WHAT NEEDS TO BE DONE: Could you write out the opening lines of the data, word for word, stopping after the line that contains "blow_start = 0.8"?

MATERIAL PROVIDED:

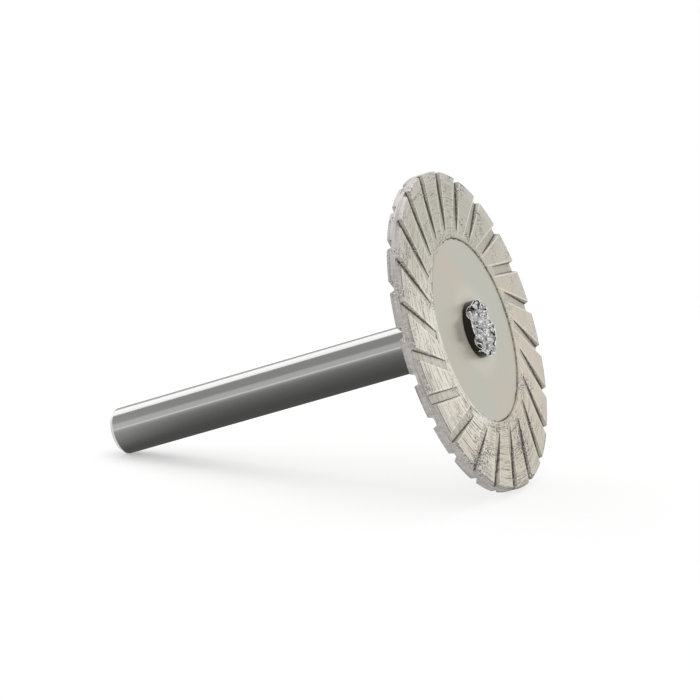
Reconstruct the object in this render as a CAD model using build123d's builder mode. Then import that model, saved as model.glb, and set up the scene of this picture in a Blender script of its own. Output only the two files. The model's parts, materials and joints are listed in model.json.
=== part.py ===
# Diamond cutting disc with a turbo rim, riveted on a straight shank and lying on a flat surface
from build123d import *
from math import asin, atan, atan2, cos, degrees, hypot, radians, sin, tan
import os

os.makedirs("parts", exist_ok=True)

# Disc, in millimetres and degrees
disc_diameter = 40.0
rim_thickness = 1.8
rim_edge_break = 0.1
core_diameter = 23.2
core_recess = 0.15
core_edge_break = 0.1

# Grooves, alike in both faces of the rim: width and depth are those at the outer edge,
# and the floor rises from there to the shallow inner end
groove_count = 22
groove_width = 1.5
groove_depth = 0.65
groove_end_depth = 0.08
groove_reach = 7.9
groove_lean = 19.0
groove_wall_draft = 18.0
groove_overrun = 1.0

# Shank, from its chamfered end to the shoulder that the core seats on
shank_diameter = 6.0
shank_length = 49.4
shank_chamfer = 0.6

# Spigot through the core, and the rivet head hammered over it
spigot_diameter = 4.2
head_diameter = 7.1
head_height = 1.3
head_crown = 0.3
head_edge_radius = 0.15

# Six blows of a star punch, each with its angle from the top, counter-clockwise seen from the front,
# and its depth at the head's edge
head_blows = (
    (356.0, 0.25),
    (46.0, 0.7),
    (115.0, 0.42),
    (172.0, 0.5),
    (228.0, 0.2),
    (284.0, 0.45),
)
blow_radius = 1.6
blow_start = 0.8

rim_radius = disc_diameter / 2
core_radius = core_diameter / 2
shank_radius = shank_diameter / 2
spigot_radius = spigot_diameter / 2
head_radius = head_diameter / 2
rim_half = rim_thickness / 2
core_half = rim_half - core_recess
tip_distance = core_half + shank_length

# A groove narrows to its floor, because its walls lean, and the floor rises to its inner end
groove_pitch = 360 / groove_count
groove_floor_width = groove_width - 2 * groove_depth * tan(radians(groove_wall_draft))
groove_floor_slope = degrees(atan((groove_depth - groove_end_depth) / groove_reach))
groove_cut_height = groove_depth + groove_overrun

# A notch of the back face is at the bottom, so the disc stands on the two tooth corners beside it.
# The grooves of the front face stand between those of the back.
bottom_angle = 180.0
first_angles = ((1, bottom_angle + groove_pitch / 2), (-1, bottom_angle))
notch_half_angle = asin(sin(radians(groove_lean)) + groove_width / disc_diameter) - radians(groove_lean)
contact_radius = rim_radius * cos(notch_half_angle)

# The tool leans down from the disc until the shank's chamfered end meets the surface too
lean_run = (tip_distance - shank_chamfer) - (rim_half - rim_edge_break)
tilt = atan2(contact_radius - shank_radius, lean_run)
centre_height = contact_radius * cos(tilt) + (rim_half - rim_edge_break) * sin(tilt)
front_reach = (rim_half - rim_edge_break) * cos(tilt) + rim_radius * sin(tilt)
tip_reach = tip_distance * cos(tilt) + (shank_radius - shank_chamfer) * sin(tilt)
centre_x = (tip_reach - front_reach) / 2

# The tool's own plane is the disc's middle plane: its normal runs along the shank to the front face,
# its x direction points up in the disc, and its y direction to the left seen from the front
tool = Plane(
    origin=(centre_x, 0, centre_height),
    x_dir=(-sin(tilt), 0, cos(tilt)),
    z_dir=(cos(tilt), 0, sin(tilt)),
)
# A section through the tool's axis: its x direction runs out from the axis, its y direction along it
section = Plane(origin=tool.origin, x_dir=tool.x_dir, z_dir=-tool.y_dir)
axis = Axis(tool.origin, tool.z_dir)


def groove_floor(face, angle):
    """Return the plane of one groove's floor, with its x direction running outwards along the groove."""
    face_middle = Location((0, 0, face * rim_half), (0, 0, angle))
    outer_end = face_middle * Location((rim_radius, 0, -face * groove_depth))
    lean = Location((0, 0, 0), (0, 0, -groove_lean))
    slope = Location((0, 0, 0), (0, face * groove_floor_slope, 0))
    return Plane(tool.location * outer_end * lean * slope)


# Rim: a sintered ring with broken outer edges and staggered grooves in both faces
with BuildPart() as diamond_rim:
    with BuildSketch(section):
        with BuildLine():
            Polyline(
                (core_radius, -rim_half),
                (rim_radius - rim_edge_break, -rim_half),
                (rim_radius, -rim_half + rim_edge_break),
                (rim_radius, rim_half - rim_edge_break),
                (rim_radius - rim_edge_break, rim_half),
                (core_radius, rim_half),
                close=True,
            )
        make_face()
    revolve(axis=axis)
    for face, first_angle in first_angles:
        angles = [first_angle + index * groove_pitch for index in range(groove_count)]
        floors = [groove_floor(face, angle) for angle in angles]
        with BuildSketch(*floors):
            with Locations(((groove_overrun - groove_reach) / 2, 0)):
                Rectangle(groove_reach + groove_overrun, groove_floor_width)
        extrude(amount=face * groove_cut_height, taper=-groove_wall_draft, mode=Mode.SUBTRACT)

# Core: a flat steel plate, a little thinner than the rim, with a bore for the spigot
with BuildPart() as steel_core:
    with BuildSketch(section):
        with BuildLine():
            Polyline(
                (spigot_radius, -core_half),
                (core_radius - core_edge_break, -core_half),
                (core_radius, -core_half + core_edge_break),
                (core_radius, core_half - core_edge_break),
                (core_radius - core_edge_break, core_half),
                (spigot_radius, core_half),
                close=True,
            )
        make_face()
    revolve(axis=axis)

# Shank: chamfered rod, shoulder against the core, spigot through it and crowned rivet head
head_top = core_half + head_height
crown_rim_radius = head_radius - head_edge_radius
crown_radius = (crown_rim_radius**2 + head_crown**2) / (2 * head_crown)
with BuildPart() as shank:
    with BuildSketch(section):
        with BuildLine():
            Polyline(
                (0, head_top + head_crown),
                (0, -tip_distance),
                (shank_radius - shank_chamfer, -tip_distance),
                (shank_radius, -tip_distance + shank_chamfer),
                (shank_radius, -core_half),
                (spigot_radius, -core_half),
                (spigot_radius, core_half),
                (head_radius, core_half),
                (head_radius, head_top - head_edge_radius),
            )
            RadiusArc(
                (head_radius, head_top - head_edge_radius),
                (crown_rim_radius, head_top),
                -head_edge_radius,
            )
            RadiusArc(
                (crown_rim_radius, head_top),
                (0, head_top + head_crown),
                -crown_radius,
            )
        make_face()
    revolve(axis=axis)
    # Each blow leaves a round trough that starts near the middle and deepens towards the edge
    trough_run = head_radius - blow_start
    for blow_angle, blow_depth in head_blows:
        fall = atan2(blow_depth + head_crown, trough_run)
        trough_tilt = Rotation(0, 90 + degrees(fall), 0)
        trough = (
            tool.location
            * Location((0, 0, head_top + head_crown), (0, 0, blow_angle))
            * Location((blow_start, 0, 0))
            * trough_tilt
            * Location((-blow_radius, 0, 0))
        )
        with BuildSketch(Plane(trough)):
            Circle(blow_radius)
        extrude(amount=2 * hypot(trough_run, blow_depth), both=True, mode=Mode.SUBTRACT)

diamond_rim.part.label = "diamond_rim"
steel_core.part.label = "steel_core"
shank.part.label = "shank"
export_step(diamond_rim.part, "parts/diamond_rim.step")
export_step(steel_core.part, "parts/steel_core.step")
export_step(shank.part, "parts/shank.step")
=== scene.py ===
# %% [markdown]
# Diamond cutting disc on a shank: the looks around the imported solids.
# The disc lies tipped on its rim and on the end of its shank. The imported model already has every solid
# in place, so this script adds the camera, the light, the finishes and a finer mesh of the shank.

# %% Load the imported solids
import json
from math import asin, cos, degrees, pi, radians, sin, sqrt, tan

import bpy
from mathutils import Matrix, Vector

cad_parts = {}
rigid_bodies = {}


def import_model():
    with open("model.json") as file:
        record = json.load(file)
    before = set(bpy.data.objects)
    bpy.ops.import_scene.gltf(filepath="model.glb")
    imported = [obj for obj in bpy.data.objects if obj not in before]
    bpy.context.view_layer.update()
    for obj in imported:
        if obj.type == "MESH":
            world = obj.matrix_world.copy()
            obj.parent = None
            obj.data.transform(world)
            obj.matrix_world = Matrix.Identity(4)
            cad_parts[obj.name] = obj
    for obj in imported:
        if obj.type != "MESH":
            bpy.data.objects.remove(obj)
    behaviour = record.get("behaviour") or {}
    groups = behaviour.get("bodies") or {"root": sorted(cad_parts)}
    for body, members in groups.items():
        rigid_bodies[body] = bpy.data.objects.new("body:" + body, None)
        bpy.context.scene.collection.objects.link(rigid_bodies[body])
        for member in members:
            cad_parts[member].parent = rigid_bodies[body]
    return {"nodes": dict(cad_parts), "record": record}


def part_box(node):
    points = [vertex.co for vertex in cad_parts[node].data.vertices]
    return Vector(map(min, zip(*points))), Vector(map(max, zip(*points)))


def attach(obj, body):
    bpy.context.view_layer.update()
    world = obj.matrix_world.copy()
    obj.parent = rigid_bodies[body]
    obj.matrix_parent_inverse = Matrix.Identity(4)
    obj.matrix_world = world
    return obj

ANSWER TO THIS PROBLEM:
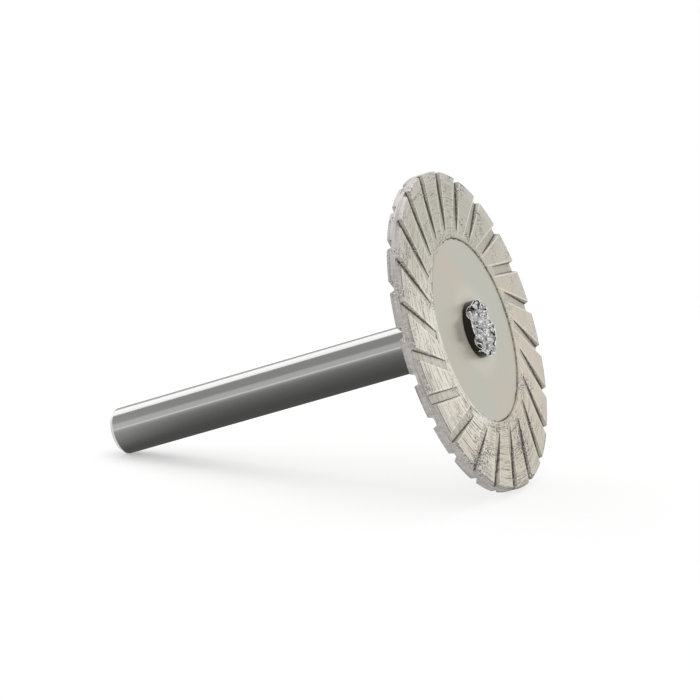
Reconstruct the object in this render as a CAD model using build123d's builder mode. Then import that model, saved as model.glb, and set up the scene of this picture in a Blender script of its own. Output only the two files. The model's parts, materials and joints are listed in model.json.
=== part.py ===
# Diamond cutting disc with a turbo rim, riveted on a straight shank and lying on a flat surface
from build123d import *
from math import asin, atan, atan2, cos, degrees, hypot, radians, sin, tan
import os

os.makedirs("parts", exist_ok=True)

# Disc, in millimetres and degrees
disc_diameter = 40.0
rim_thickness = 1.8
rim_edge_break = 0.1
core_diameter = 23.2
core_recess = 0.15
core_edge_break = 0.1

# Grooves, alike in both faces of the rim: width and depth are those at the outer edge,
# and the floor rises from there to the shallow inner end
groove_count = 22
groove_width = 1.5
groove_depth = 0.65
groove_end_depth = 0.08
groove_reach = 7.9
groove_lean = 19.0
groove_wall_draft = 18.0
groove_overrun = 1.0

# Shank, from its chamfered end to the shoulder that the core seats on
shank_diameter = 6.0
shank_length = 49.4
shank_chamfer = 0.6

# Spigot through the core, and the rivet head hammered over it
spigot_diameter = 4.2
head_diameter = 7.1
head_height = 1.3
head_crown = 0.3
head_edge_radius = 0.15

# Six blows of a star punch, each with its angle from the top, counter-clockwise seen from the front,
# and its depth at the head's edge
head_blows = (
    (356.0, 0.25),
    (46.0, 0.7),
    (115.0, 0.42),
    (172.0, 0.5),
    (228.0, 0.2),
    (284.0, 0.45),
)
blow_radius = 1.6
blow_start = 0.8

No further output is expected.